Linda Dusman: Leading a Creative Life

Linda Dusman: Leading a Creative Life

“I always feel like whatever I’m working on is in response to where I am at the time,” Dusman explains, citing not only her concert music, but also her installation work and electroacoustic music. “I’m not trying to write music that’s an escape from anything. I’m really trying to write music that’s a reflection on the contemporary moment.”

Written By

Molly Sheridan

Ed. Note: When I sat down with composer Linda Dusman in her Baltimore living room late last month, the gender equality discussion that has transfixed NewMusicBox readers this week had obviously not yet begun. Frankly, as a reporter who has covered gender issues in contemporary music repeatedly, I now tend to avoid this line of questioning entirely when speaking with women about their music unless it relates directly to the work they’re engaged in. When it does come up, the topic is often quickly dismissed.

However, for Dusman, a professor and former department chair at the University of Maryland, Baltimore County, this perspective and—more than that—this advocacy work, is an integral piece of her life in music, and her comments are serendipitously resonant here on the site today.—MS

In a clever twist of titling, most of the music on Linda Dusman’s recent CD, I Need No Words, can be traced to various texts and quotes the composer drew upon when writing the seven pieces included on the disc. It’s a point of inspiration neatly traced to her love of reading. The title itself, in fact, is cribbed from Virginia Woolf’s landmark novel The Waves.

“It all comes from texts, but I don’t use texts, I don’t have people singing,” Dusman clarifies. “It’s more a sonic response to the texts.” It’s not unusual for her to make note of phrases she finds musical or for friends to send her texts they think she might find compelling. Then these fragments sit on her desk, sometimes for years, until she notices them at a particularly opportune moment. “If somebody asks me to write them a piece, very often I don’t start from the text, but then as I’ve started on the piece I’ll read something and suddenly it’s like, ‘Oh, yeah, that’s this piece. That makes perfect sense to me.’ So, it’s nothing very systematic, but it is very powerful, for me.”

Language is not the only well she draws from. Visual art and the natural world are also a constant source of sonic inspiration—from a shift in perspective she experiences while looking at a line drawing to the rhythm she hears as wind moves through the branches of the pine tree outside her office window.

“I always feel like whatever I’m working on is in response to where I am at the time,” Dusman explains, citing not only her concert music, but also her installation work and electroacoustic music. “I’m not trying to write music that’s an escape from anything. I’m really trying to write music that’s a reflection on the contemporary moment.”

It’s also a perspective that follows her beyond her compositions. “My goal has been to lead a creative life,” Dusman says. Even though the nuts and bolts work of being “a mom, a department chair, a professor, even a composer” can wear a person down, she suggest that “really, if you approach everything as a creative project, it gives you juice.”

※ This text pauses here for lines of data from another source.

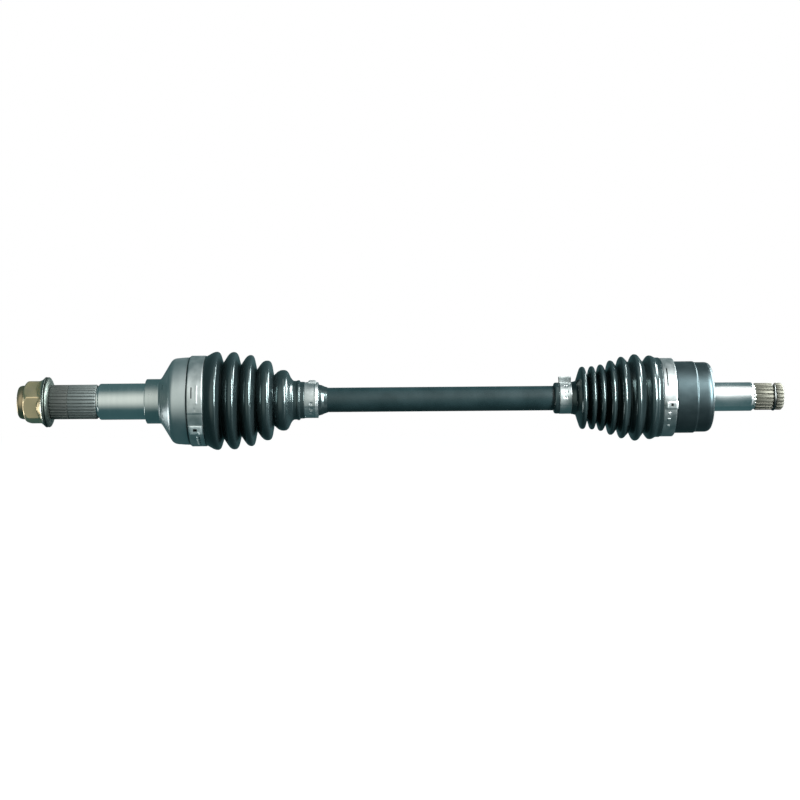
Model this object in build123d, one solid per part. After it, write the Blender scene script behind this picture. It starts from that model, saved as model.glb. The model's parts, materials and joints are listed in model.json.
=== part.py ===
"""Half shaft with a fixed ball joint at the wheel end and a plunging one at the differential end.

Millimetres. +X runs along the shaft towards the differential, +Z is up. The origin is on the
axis, in the plane where the wheel bearing journal meets its shoulder.
"""
import os
from math import cos, pi, radians, sin, sqrt

from build123d import *

BALLS = 6
FIRST_BALL = 90.0

# Wheel-end stub
NUT_TIP = -105.6
HEX_START = -100.3
HEX_END = -88.5
FLANGE_BACK = -82.2
WASHER_FRONT = -82.1
SPLINE_START = -79.0
SPLINE_END = -40.6
JOURNAL_START = -39.1
HEX_ACROSS_FLATS = 32.0
HEX_CORNER_R = HEX_ACROSS_FLATS / sqrt(3)
HEX_CHAMFER_R = 15.2
HEX_CHAMFER = 2.2
HEX_TURN = -13.0
NUT_COLLAR_R = 14.2
FLANGE_R = 20.9
FLANGE_CONE_R = 16.4
FLANGE_LIP = 2.2
WASHER_BACK_R = 18.4
THREAD_R = 11.0
THREAD_GAP = 0.05
THREAD_END = -104.2
WHEEL_SPLINE_R = 14.3
WHEEL_SPLINE_TEETH = 30
WHEEL_SPLINE_DEPTH = 1.2
WHEEL_SPLINE_CHAMFER = 0.9
RELIEF_R = 12.5
JOURNAL_R = 15.0
JOURNAL_CHAMFER = 0.8
SHOULDER_R = 18.5

# Wheel-end joint
WINDOW_GAP = 0.3
WINDOW_PLAY = 1.6
OUTER_CENTRE = 36.4
OUTER_PITCH_R = 24.0
OUTER_BALL_R = 6.35
OUTER_TRACK_R = 8.1
OUTER_BORE_SPHERE_R = 26.5
OUTER_CAGE_R = 26.2
OUTER_CAGE_INNER_R = 22.2
OUTER_CAGE_HALF = 11.0
OUTER_RACE_R = 21.9
OUTER_RACE_HALF = 10.5
OUTER_SEAT_R = 9.8
OUTER_DEPTH = 21.0
OUTER_HALF_BEND = 21.0
OUTER_TRACK_MOUTH = 45
MOUTH_CONE_START = OUTER_CENTRE + 10
MOUTH_CONE_RISE = 3.6
SHOULDER_END = 12.0
BELL_CORNER = 21.6
BELL_R = 36.3
BELL_MOUTH = 50.4
BELL_SEAT_START = 36.2
BELL_SEAT_R = 34.8

# Shaft bar
BAR_R = 10.2
NECK_START = 401.0
NECK_R = 9.5
CLIP_GROOVE = 1.0
CLIP_RISE = 1.2
RACE_GAP = 0.05

# Differential-end joint
INNER_CENTRE = 438.7
INNER_PITCH_R = 20.0
INNER_BALL_R = 6.35
INNER_TRACK_R = 7.95
CUP_TRACK_R = 6.65
CUP_TRACK_END = 454.9
CUP_BORE_R = 22.8
CUP_BORE_END = 462.0
CUP_MOUTH = 421.7
CUP_SEAT_R = 28.9
CUP_SEAT_END = 436.0
CUP_R = 29.7
CUP_STEP = 453.0
CUP_REAR_R = 28.9
CUP_FACE = 467.0
INNER_CAGE_R = 22.4
INNER_CAGE_INNER_R = 18.4
INNER_CAGE_HALF = 9.5
INNER_RACE_R = 18.1
INNER_RACE_HALF = 9.5
INNER_SEAT_R = 9.0
CUP_CORNER = 5.6
CUP_CHAMFER = 0.8
CUP_MOUTH_CHAMFER = 2.8
CUP_MOUTH_DEPTH = 1.8
STOPPER_X = 423.9
STOPPER_RING_R = 22.9
STOPPER_WIRE_R = 1.05
STOPPER_GROOVE_R = 24.1
STOPPER_GAP = 14

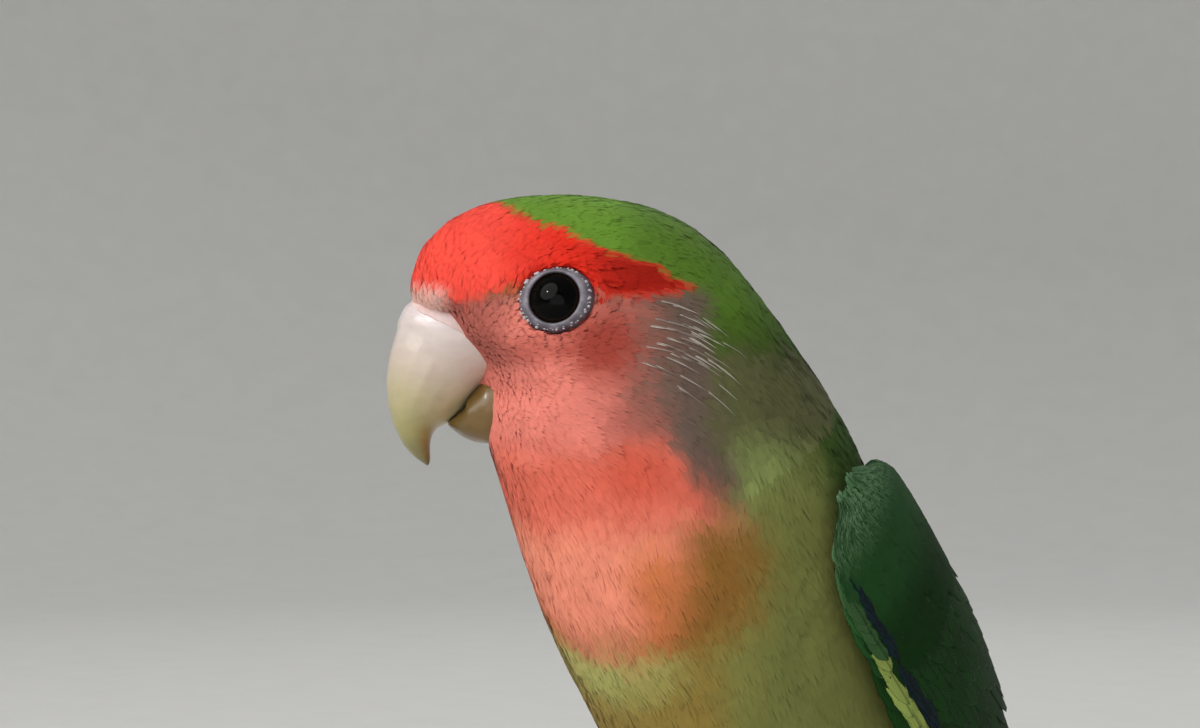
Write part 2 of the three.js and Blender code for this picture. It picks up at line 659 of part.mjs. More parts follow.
// A manifold solid as a named three.js mesh.
function node(name, solid, look) {
  const mesh = solid.getMesh();
  const geometry = new THREE.BufferGeometry();
  geometry.setAttribute("position", new THREE.BufferAttribute(new Float32Array(mesh.vertProperties), 3));
  geometry.setIndex(new THREE.BufferAttribute(new Uint32Array(mesh.triVerts), 1));
  const made = new THREE.Mesh(geometry, look);
  made.name = name;
  return made;
}

const look = (color, roughness) => new THREE.MeshStandardMaterial({ color, roughness, metalness: 0 });
const LOOKS = {
  head: [0xe0655a, 0.85],
  neck: [0xd07a5c, 0.85],
  torso: [0x8c963c, 0.85],
  rump: [0x2f8fc4, 0.85],
  tail: [0x3f8a3c, 0.7],
  wing: [0x1f5a2a, 0.6],
  thigh: [0x7d9440, 0.85],
  shank: [0x8d8a86, 0.6],
  foot: [0x8d8a86, 0.6],
  toe: [0x8d8a86, 0.6],
  claw: [0x45403c, 0.35],
  upper_bill: [0xd9cfa8, 0.35],
  lower_bill: [0xa08a4a, 0.4],
  cere: [0xe8d3cb, 0.7],
  eye: [0x0b0808, 0.08],
  eyelid: [0xa9aabd, 0.55],
};

// The look of a node goes by its name without a side or a number.
function dressed(name, solid) {
  const kind = name.replace(/_(left|right|\d)/g, "");
  return node(name, solid, look(...LOOKS[kind]));
}

function birdParts() {
  const parts = { ...bodyParts(), ...billParts() };
  parts.tail = tail();
  const legs = legParts();
  for (const [name, side] of [["left", 1], ["right", -1]]) {
    const { eye, lids, socket } = eyeParts(side);
    parts.head = without(parts.head, socket);
    parts[`eye_${name}`] = eye;
    parts[`eyelid_${name}`] = lids;
    parts[`wing_${name}`] = wing(side);
    for (const [kind, solid] of Object.entries(legs)) {
      const [first, ...rest] = kind.split("_");
      parts[[first, name, ...rest].join("_")] = side > 0 ? solid : solid.mirror([1, 0, 0]);
    }
  }
  return parts;
}

// The origin is on the floor, under the middle of the whole bird.
const bird = new THREE.Group();
for (const [name, solid] of Object.entries(birdParts())) bird.add(dressed(name, solid));
const middle = new THREE.Box3().setFromObject(bird).getCenter(vec(0, 0, 0));
bird.position.set(-middle.x, -middle.y, 0);
export default bird;
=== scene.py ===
"""A peach-faced lovebird, life size and still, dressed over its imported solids.

Places and sizes are in millimetres in the row frame until a mesh is made, and meshes are in metres.
"""

from __future__ import annotations

import itertools
import logging
import math
import sys
from dataclasses import dataclass, field
from enum import Enum
from typing import Callable, Sequence

import bmesh
import bpy
import numpy as np
from bmesh.types import BMesh
from bpy.types import Material, Mesh
from mathutils import Matrix, Vector
from mathutils.bvhtree import BVHTree

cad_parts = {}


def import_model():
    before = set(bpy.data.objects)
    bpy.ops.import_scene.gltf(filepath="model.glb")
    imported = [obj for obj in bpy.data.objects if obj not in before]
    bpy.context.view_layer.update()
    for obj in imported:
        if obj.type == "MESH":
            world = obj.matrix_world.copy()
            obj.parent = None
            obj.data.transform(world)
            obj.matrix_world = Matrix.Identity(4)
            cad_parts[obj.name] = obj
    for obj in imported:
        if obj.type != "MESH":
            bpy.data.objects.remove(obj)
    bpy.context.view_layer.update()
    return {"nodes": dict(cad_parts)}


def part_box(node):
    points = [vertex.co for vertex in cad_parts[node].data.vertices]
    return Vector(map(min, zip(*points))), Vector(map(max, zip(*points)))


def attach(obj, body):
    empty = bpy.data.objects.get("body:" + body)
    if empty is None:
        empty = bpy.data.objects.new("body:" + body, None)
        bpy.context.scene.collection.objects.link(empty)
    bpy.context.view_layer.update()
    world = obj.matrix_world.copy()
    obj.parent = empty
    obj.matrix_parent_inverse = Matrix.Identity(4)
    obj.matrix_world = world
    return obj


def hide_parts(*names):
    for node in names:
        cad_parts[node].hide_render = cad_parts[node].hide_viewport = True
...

At the mention of her work in academia balanced against her family life, the conversation turns to reflect on both her own experiences as a woman writing music, as well as her observations as an educator. Her anecdotes range from learning to compose in small increments after having a baby to presenting a paper to the IAWM Congress on her study of the experiences of women composers in graduate school.

“It’s really discouraging for me that there aren’t more young women going into composing. It’s still this incredible minority,” Dusman highlights. Citing research on racism that points to “micro-aggressions that create an environment of micro-inequalities,” she says she finds that female composition students can find themselves confronting a similar situation in academic institutions. Still, Dusman reflects, “the other thing I found just talking to my women students: it’s hard to bring it up, because they don’t want to deal with it either; they don’t want it to be true.”

Even though it’s now 2012, Dusman says the issues still haven’t gone away. “When I was in my 20s, I thought it would be fixed by now!” she admits. As her own contribution to the improving the situation, she started I Resound Press.

“Women’s lives can be very complicated,” Dusman says, noting the work/family juggling act many women must execute daily. “So I just got this idea that there should be a way to digitally have access to this music; it should be easier to send things out, it should be easier for women to do that.” Many of the composers on her roster are older, so the press serves as both a way to provide digital distribution for hard-to-come-by handwritten materials and as an ad hoc archival service. “It shouldn’t just be about me. Having access to the resources that I have at the university, I feel like I should be able to find a way to support other women composers who are maybe not as fortunate to have a faculty position.”

And while the project ended up being considerably more work than she anticipated, now that it’s up and running, it’s getting notice, and that’s making it worth the investment. “I’m getting more orders for music, and it’s exciting to be able to help other people out, frankly,” Dusman concedes.

Still, when it comes to fair and equal treatment for women who want to compose, “we’re really not there yet.”